In Bangladesh, the garment makers' association has agreed to allow the ILO to monitor its 2,000-odd member factories for adherence to the agency's core labor rules. The plan builds on a partially successful child-labor program the ILO has run since 1996, which removes children from the factories and helps them enroll in school.
Meanwhile, the drumbeat of pressure from anti-sweatshop campaigns in the U.S. and Europe is driving an increasingly diverse array of industries to embrace emerging standards schemes. Western companies that sell bananas, chocolate, coffee, and timber have agreed to independent oversight of the farms in developing countries that produce their raw materials. Like most garment makers, they have done so only after getting hit with charges of environmental or labor abuses.

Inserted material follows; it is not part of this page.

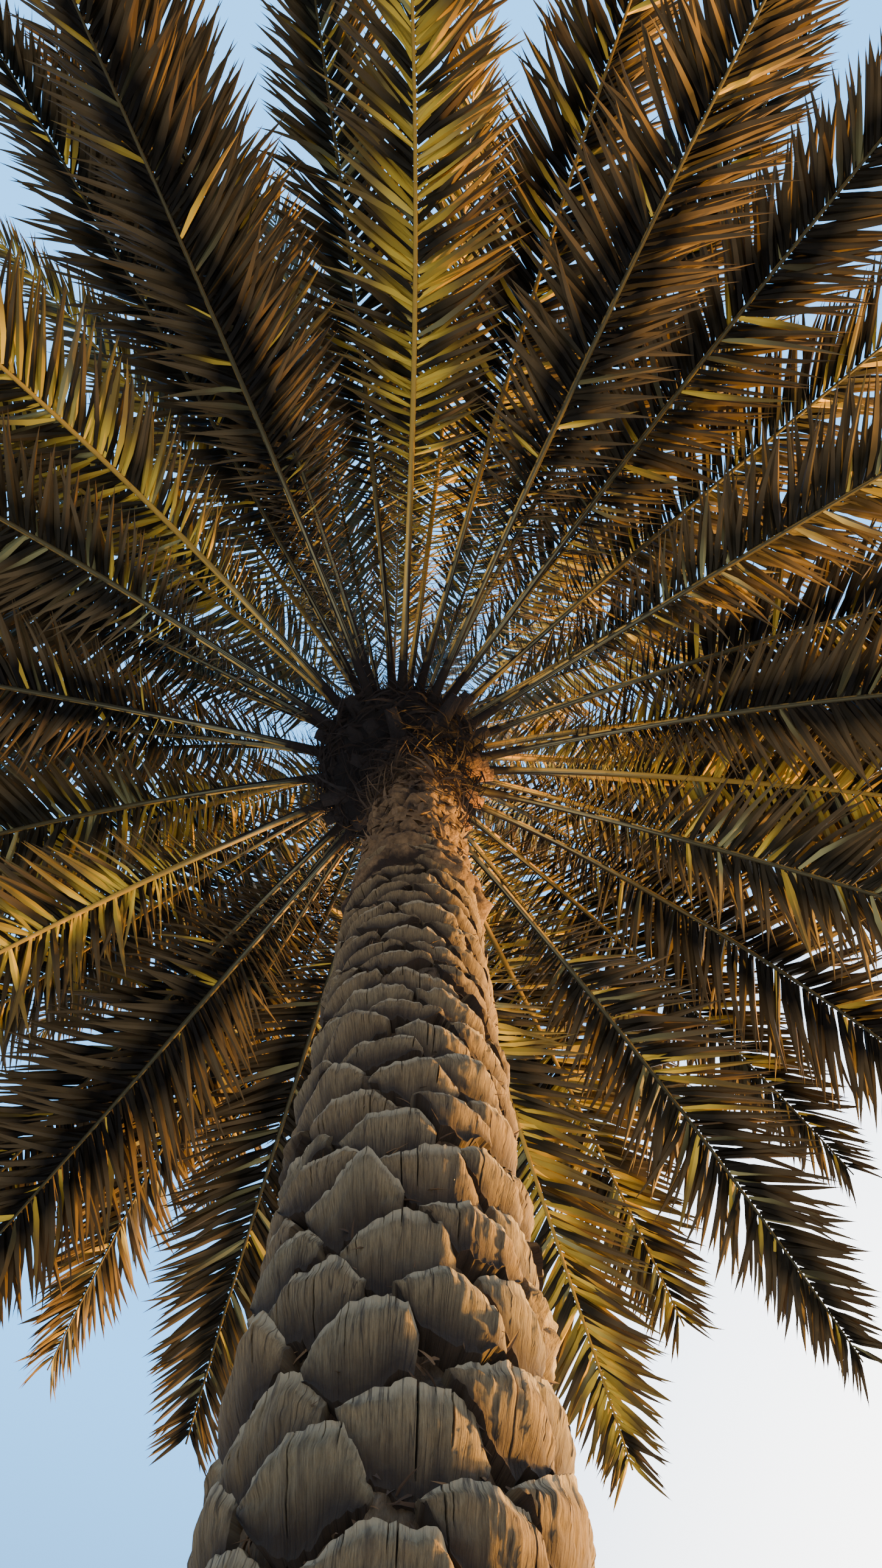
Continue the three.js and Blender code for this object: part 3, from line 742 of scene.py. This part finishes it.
outer = range(SINGLE_FRONDS)
inner = range(SINGLE_FRONDS, FRONDS)
single_nodes = [f"frond_{k + 1:02d}" for k in outer]
group_nodes = [f"young_fronds_{quarter + 1}" for quarter in range(4)]
ribs = sweep_ribs("ribs", outer)
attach(ribs, "root")
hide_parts(*single_nodes)
young_ribs = sweep_ribs("young_ribs", inner)
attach(young_ribs, "root")
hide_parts(*group_nodes)


# The leaflets: stiff, pointed, folded along the middle like a shallow gutter, and set along both flanks of
# each rib in twos and threes that point in several planes. The lowest fronds are the darkest, and the young
# ones are blue-green.
LONGEST_LEAFLET = 0.72
LEAFLET_SPACING = 0.0215
LEAFLET_WIDTH = 0.059
PLANES = np.radians([12, -10, 3, -22, 16, -4])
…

On Oct. 1, for example, the U.S.-based Chocolate Manufacturers Assn. (CMA) and British chocolate makers penned a pact with anti-slavery groups and the ILO to monitor cocoa farms after media exposés of child slavery in West Africa. The British group and the CMA, which represents companies such as Hershey Foods Corp. and Mars Inc., pledged an initial $2 million. But "it may be that, down the pike, global labor standards through international organizations like the WTO will make more sense" than private efforts, says CMA President Larry Graham.
Of course, private labor and environmental rules are still in their infancy. Inspectors often don't know what they're doing. And companies can't respect rights such as freedom of association in repressive countries such as China. Still, the movement seems likely to keep expanding, no matter what happens in Qatar.